[Entries with model source code]
============

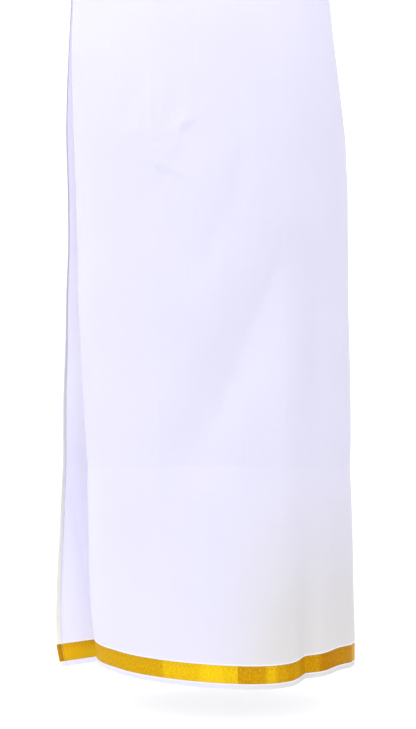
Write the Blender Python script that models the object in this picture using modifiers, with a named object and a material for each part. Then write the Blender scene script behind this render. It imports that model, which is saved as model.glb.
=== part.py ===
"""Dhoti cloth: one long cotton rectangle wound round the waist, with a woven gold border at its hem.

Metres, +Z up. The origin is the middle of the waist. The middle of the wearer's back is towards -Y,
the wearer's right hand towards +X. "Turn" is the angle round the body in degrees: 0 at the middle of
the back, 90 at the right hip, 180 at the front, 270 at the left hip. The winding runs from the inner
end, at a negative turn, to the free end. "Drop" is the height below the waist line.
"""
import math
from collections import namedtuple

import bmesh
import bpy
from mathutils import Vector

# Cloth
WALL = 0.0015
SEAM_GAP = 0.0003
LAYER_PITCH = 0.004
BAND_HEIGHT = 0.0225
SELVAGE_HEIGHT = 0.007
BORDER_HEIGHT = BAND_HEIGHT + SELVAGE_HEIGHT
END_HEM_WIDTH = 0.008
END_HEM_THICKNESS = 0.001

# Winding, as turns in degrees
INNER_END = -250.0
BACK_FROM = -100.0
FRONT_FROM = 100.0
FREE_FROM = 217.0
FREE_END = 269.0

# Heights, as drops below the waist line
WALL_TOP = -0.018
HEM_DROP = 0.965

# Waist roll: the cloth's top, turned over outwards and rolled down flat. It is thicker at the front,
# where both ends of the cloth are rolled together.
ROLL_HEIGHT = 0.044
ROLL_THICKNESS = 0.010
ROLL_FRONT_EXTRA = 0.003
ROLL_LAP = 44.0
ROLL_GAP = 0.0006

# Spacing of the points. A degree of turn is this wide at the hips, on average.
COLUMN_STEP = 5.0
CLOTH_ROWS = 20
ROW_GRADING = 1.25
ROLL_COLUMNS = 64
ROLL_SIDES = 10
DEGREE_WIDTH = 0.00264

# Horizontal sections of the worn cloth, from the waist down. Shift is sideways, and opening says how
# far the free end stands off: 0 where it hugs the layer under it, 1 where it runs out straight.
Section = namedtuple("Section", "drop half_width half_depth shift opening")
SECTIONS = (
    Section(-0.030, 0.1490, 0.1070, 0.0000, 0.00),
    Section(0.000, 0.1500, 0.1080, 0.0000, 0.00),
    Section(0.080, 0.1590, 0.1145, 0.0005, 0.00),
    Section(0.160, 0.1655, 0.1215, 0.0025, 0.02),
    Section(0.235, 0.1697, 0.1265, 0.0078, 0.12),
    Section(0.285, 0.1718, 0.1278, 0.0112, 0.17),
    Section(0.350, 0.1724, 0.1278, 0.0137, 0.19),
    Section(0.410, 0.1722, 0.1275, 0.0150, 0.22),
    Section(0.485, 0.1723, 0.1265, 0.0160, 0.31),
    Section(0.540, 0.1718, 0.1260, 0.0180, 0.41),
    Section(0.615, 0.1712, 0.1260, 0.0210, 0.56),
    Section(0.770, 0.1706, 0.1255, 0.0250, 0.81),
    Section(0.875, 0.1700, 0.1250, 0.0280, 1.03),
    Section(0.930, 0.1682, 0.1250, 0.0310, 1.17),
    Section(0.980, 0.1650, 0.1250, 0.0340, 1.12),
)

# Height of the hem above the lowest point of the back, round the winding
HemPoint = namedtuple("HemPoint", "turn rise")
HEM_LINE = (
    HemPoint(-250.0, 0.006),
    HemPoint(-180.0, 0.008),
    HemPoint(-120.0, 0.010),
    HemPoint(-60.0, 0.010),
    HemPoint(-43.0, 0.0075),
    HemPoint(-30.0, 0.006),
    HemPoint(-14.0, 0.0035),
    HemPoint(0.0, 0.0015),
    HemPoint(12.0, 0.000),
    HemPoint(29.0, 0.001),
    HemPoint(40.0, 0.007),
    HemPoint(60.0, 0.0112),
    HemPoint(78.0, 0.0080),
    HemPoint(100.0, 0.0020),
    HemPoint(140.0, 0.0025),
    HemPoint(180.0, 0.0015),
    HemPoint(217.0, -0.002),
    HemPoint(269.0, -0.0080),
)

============

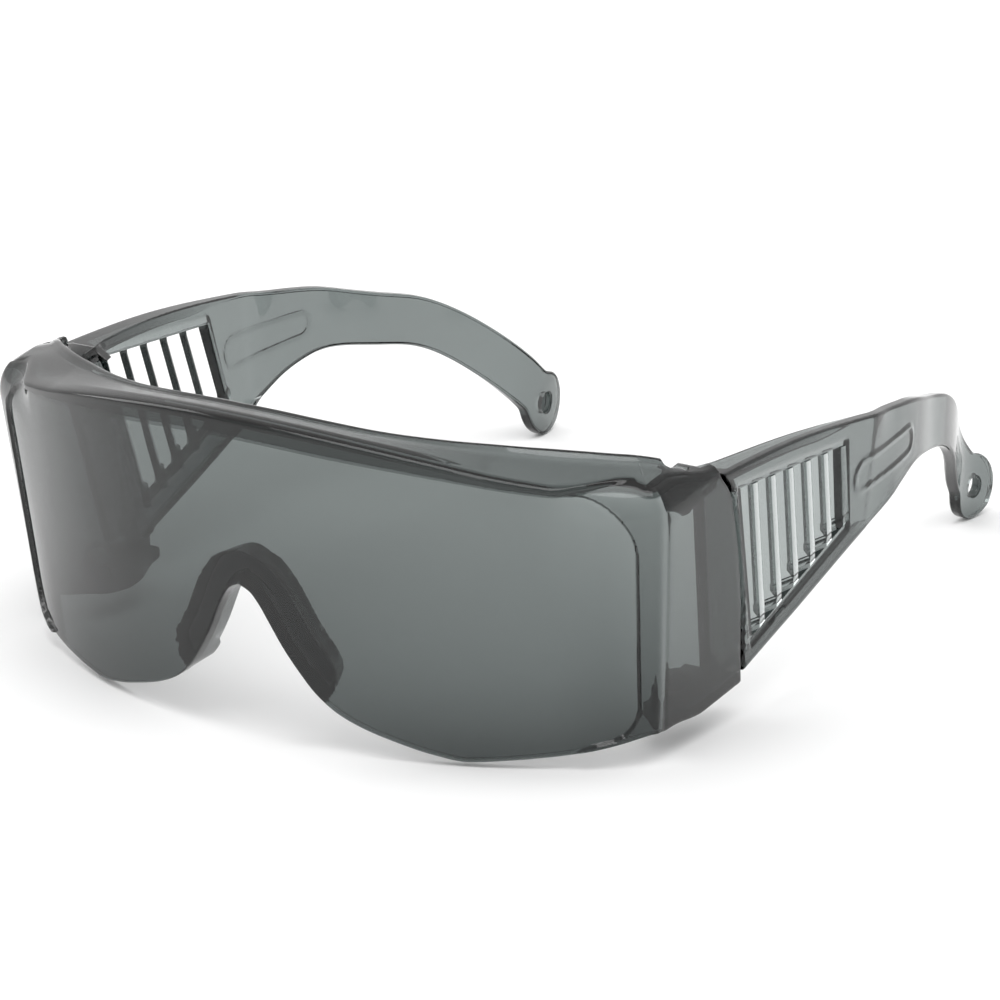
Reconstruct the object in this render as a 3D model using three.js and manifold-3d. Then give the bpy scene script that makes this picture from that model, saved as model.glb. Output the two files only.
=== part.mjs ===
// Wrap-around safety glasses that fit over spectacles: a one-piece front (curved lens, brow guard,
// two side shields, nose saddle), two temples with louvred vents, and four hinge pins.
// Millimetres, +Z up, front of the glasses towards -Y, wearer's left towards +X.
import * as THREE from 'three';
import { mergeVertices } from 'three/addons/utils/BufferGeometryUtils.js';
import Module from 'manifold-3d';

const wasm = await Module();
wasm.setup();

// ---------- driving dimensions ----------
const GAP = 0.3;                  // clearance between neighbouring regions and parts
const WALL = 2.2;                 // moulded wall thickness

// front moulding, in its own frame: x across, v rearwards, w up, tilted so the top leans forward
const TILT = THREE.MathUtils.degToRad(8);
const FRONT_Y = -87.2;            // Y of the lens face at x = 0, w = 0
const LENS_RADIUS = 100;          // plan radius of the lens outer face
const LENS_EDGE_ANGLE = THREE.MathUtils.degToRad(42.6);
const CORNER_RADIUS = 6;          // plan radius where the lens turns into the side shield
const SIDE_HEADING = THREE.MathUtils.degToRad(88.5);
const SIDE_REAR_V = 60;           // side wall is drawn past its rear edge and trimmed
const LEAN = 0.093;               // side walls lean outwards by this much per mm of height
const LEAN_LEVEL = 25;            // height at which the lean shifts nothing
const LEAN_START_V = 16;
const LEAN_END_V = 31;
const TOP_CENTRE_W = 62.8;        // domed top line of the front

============

Above are the records; from them, give again exactly the lines from the one containing "Write the Blender Python" to the one containing "at its hem.", both lines included, and nothing more.

Write the Blender Python script that models the object in this picture using modifiers, with a named object and a material for each part. Then write the Blender scene script behind this render. It imports that model, which is saved as model.glb.
=== part.py ===
"""Dhoti cloth: one long cotton rectangle wound round the waist, with a woven gold border at its hem.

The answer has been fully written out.